1  cluster.on('taskerror', (err, data, willRetry) => {
2      if (willRetry) {
3        console.warn(`Encountered an error while crawling ${data}. ${err.message}\nThis job will be retried`);
4      } else {
5        console.error(`Failed to crawl ${data}: ${err.message}`);
6      }
7  });

event: 'queue'

<?Object>
<?function>

Emitted when a task is queued via Cluster.queue or Cluster.execute. The first argument is the object containing the data (if any data is provided). The second argument is the queued function (if any). In case only a function is provided via Cluster.queue or Cluster.execute, the first argument will be undefined. If only data is provided, the second argument will be undefined.

Cluster.launch(options)

options <Object> Set of configurable options for the cluster. Can have the following fields:
- concurrency <Cluster.CONCURRENCY_PAGE|Cluster.CONCURRENCY_CONTEXT|Cluster.CONCURRENCY_BROWSER|ConcurrencyImplementation> The chosen concurrency model. See Concurreny models for more information. Defaults to Cluster.CONCURRENCY_CONTEXT. Alternatively you can provide a class implementing ConcurrencyImplementation.
- maxConcurrency <number> Maximal number of parallel workers. Defaults to 1.
- puppeteerOptions <Object> Object passed to puppeteer.launch. See puppeteer documentation for more information. Defaults to {}.
- perBrowserOptions <Array<Object>> Object passed to puppeteer.launch for each individual browser. If set, puppeteerOptions will be ignored. Defaults to undefined (meaning that puppeteerOptions will be used).
- retryLimit <number> How often do you want to retry a job before marking it as failed. Ignored by tasks queued via Cluster.execute.
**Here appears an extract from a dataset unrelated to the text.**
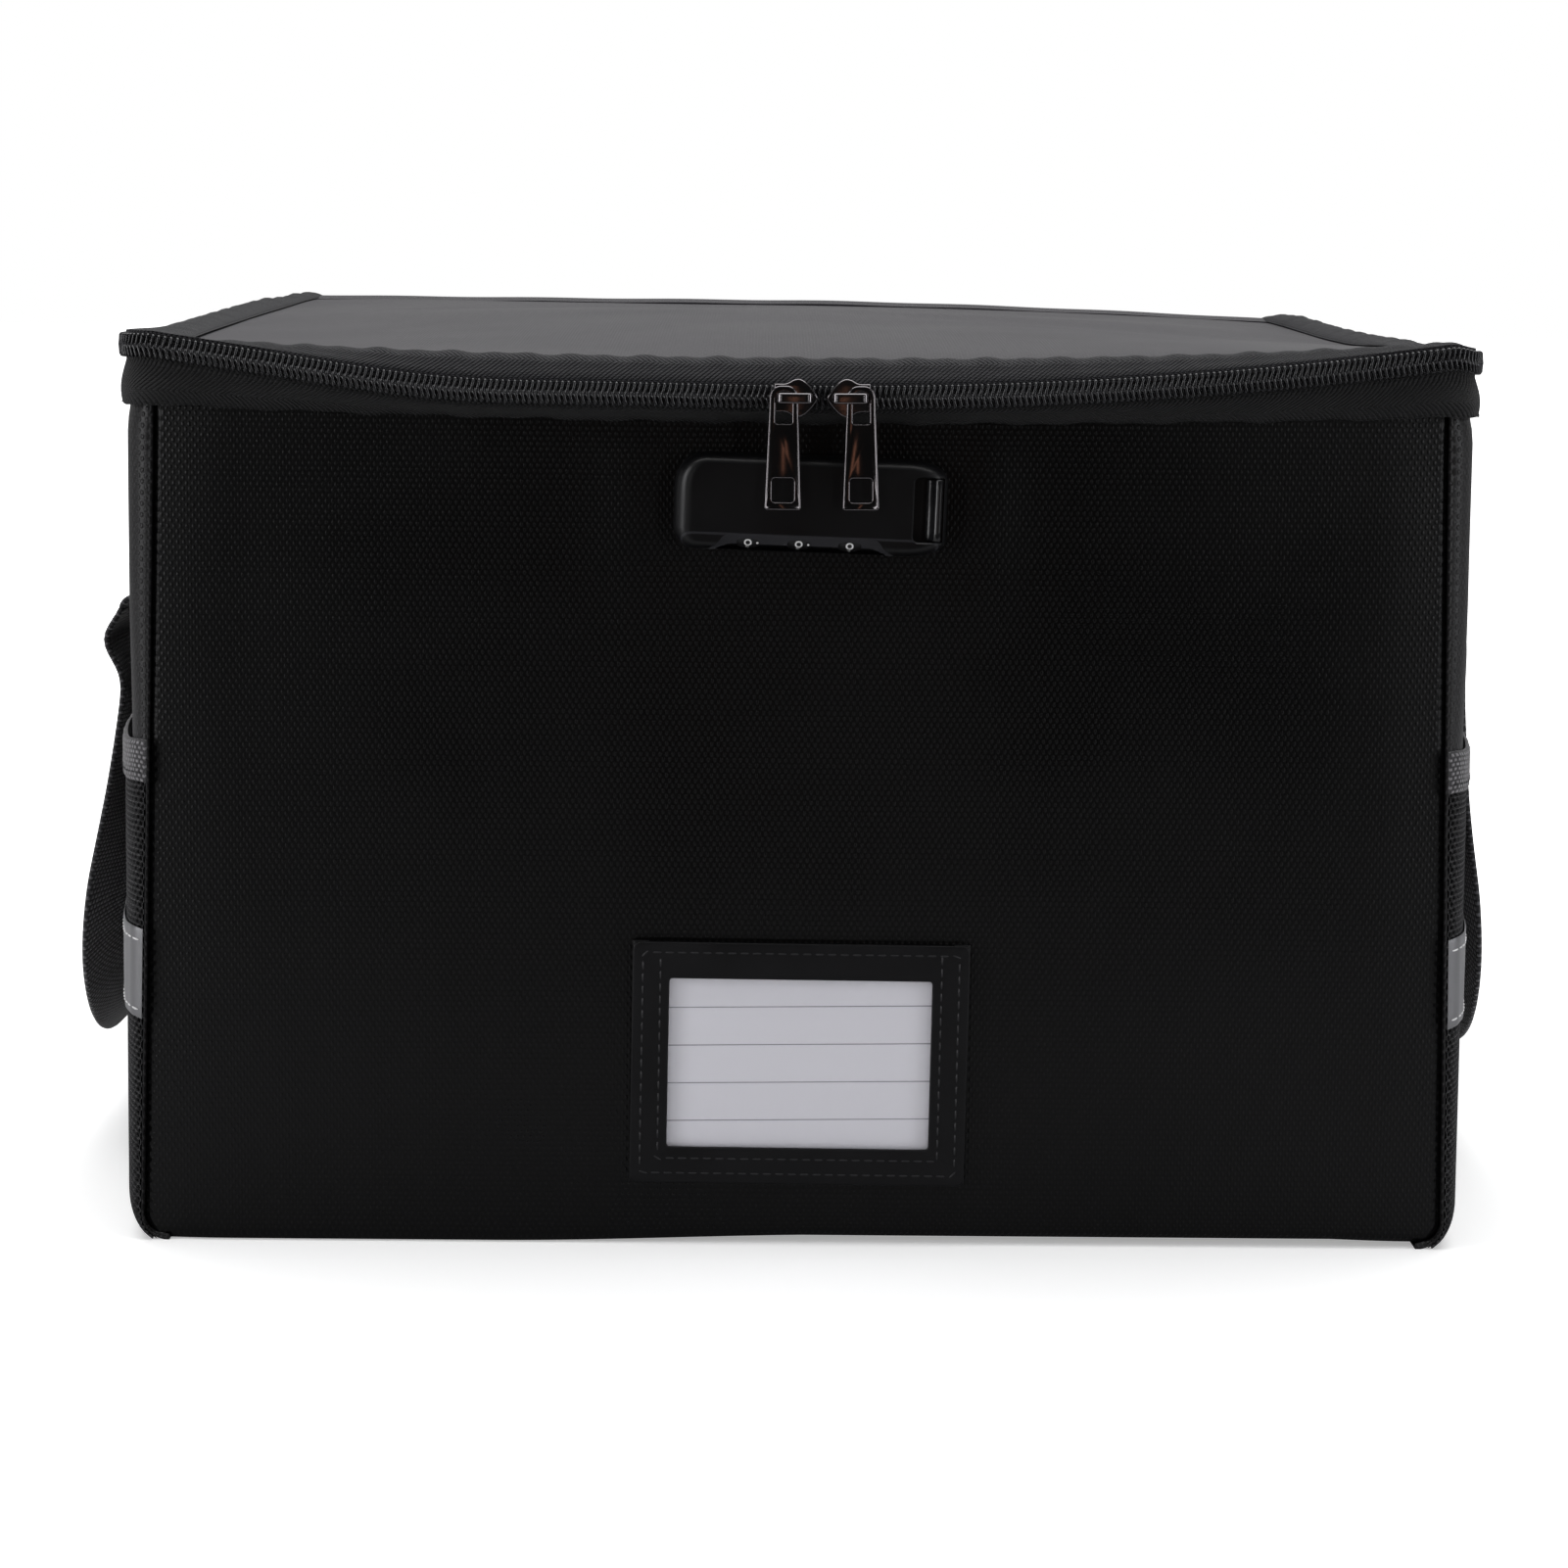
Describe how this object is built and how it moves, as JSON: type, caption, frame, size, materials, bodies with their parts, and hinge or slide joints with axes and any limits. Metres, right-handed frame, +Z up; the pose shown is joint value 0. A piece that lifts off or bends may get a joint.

Defaults to 0.
- retryDelay <number> How much time should pass at minimum between the job execution and its retry. Ignored by tasks queued via Cluster.execute. Defaults to 0.
- sameDomainDelay <number> How much time should pass at minimum between two requests to the same domain. If you use this field, the queued data must be your URL or data must be an object containing a field called url.
- skipDuplicateUrls <boolean> If set to true, will skip URLs which were already crawled by the cluster. Defaults to false. If you use this field, the queued data must be your URL or data must be an object containing a field called url.
- timeout <number> Specify a timeout for all tasks. Defaults to 30000 (30 seconds).
- monitor <boolean> If set to true, will provide a small command line output to provide information about the crawling process. Defaults to false.
- workerCreationDelay <number> Time between creation of two workers. Set this to a value like 100 (0.1 seconds) in case you want some time to pass before another worker is created. You can use this to prevent a network peak right at the start. Defaults to 0 (no delay).
- puppeteer <Object> In case you want to use a different puppeteer library (like puppeteer-core or puppeteer-extra), pass the object here. If not set, will default to using puppeteer. When using puppeteer-core, make sure to also provide puppeteerOptions.executablePath.
returns: <Promise<Cluster>>

The method launches a cluster instance.

cluster.task(taskFunction)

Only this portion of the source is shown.